We all have goals, we just don’t want to work too hard to reach them. Indeed, we want the easiest way to get where we’re going — and the easiest way to figure out what the easiest way is. So it stands to reason that we’d seek the existential paths of least resistance as we’d look for the best routes to avoid traffic after a long weekend: Google. What are we hoping to achieve in the easiest possible ways? New skills. A smaller waist and a bigger paycheck. A good looking site, a better looking suit. The easiest way out.

Aw, man. Easiest way to kill oneself? Seriously? That’s such a freaking downer. I mean, it’ s bad enough that there are so many people out there contemplating suicide. But it’s a whole new level of sad that they’re searching Google for the best ways to do it. So much for going out with dignity.
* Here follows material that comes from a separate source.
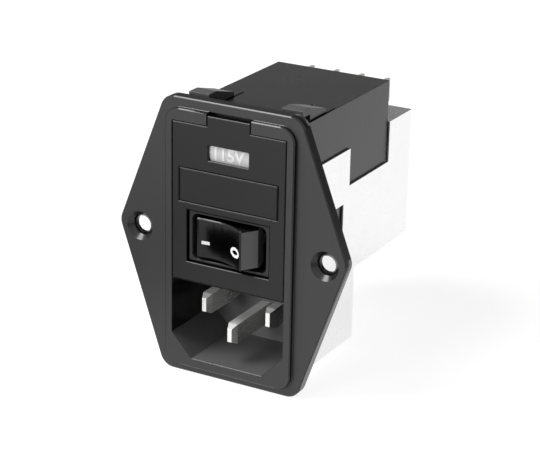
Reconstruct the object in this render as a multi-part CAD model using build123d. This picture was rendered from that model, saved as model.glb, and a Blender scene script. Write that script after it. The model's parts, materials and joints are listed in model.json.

As you can imagine, the search results for “easiest way to kill oneself” contain some rather disturbing tidbits, like this forum discussion on a game developer website. Oh, nerds. Then there’s the creepy Wikipedia summary divided into Bleeding, Drowning, Suffocation and Electrocution. But I think the thing that strikes me most is down, down, down at the bottom of the page, where Google presents its selection of “related searches.” Among them: “cheapest way to kill yourself.” I’m all for thrift, but if there’s one thing to blow your wad on, it might as well be this.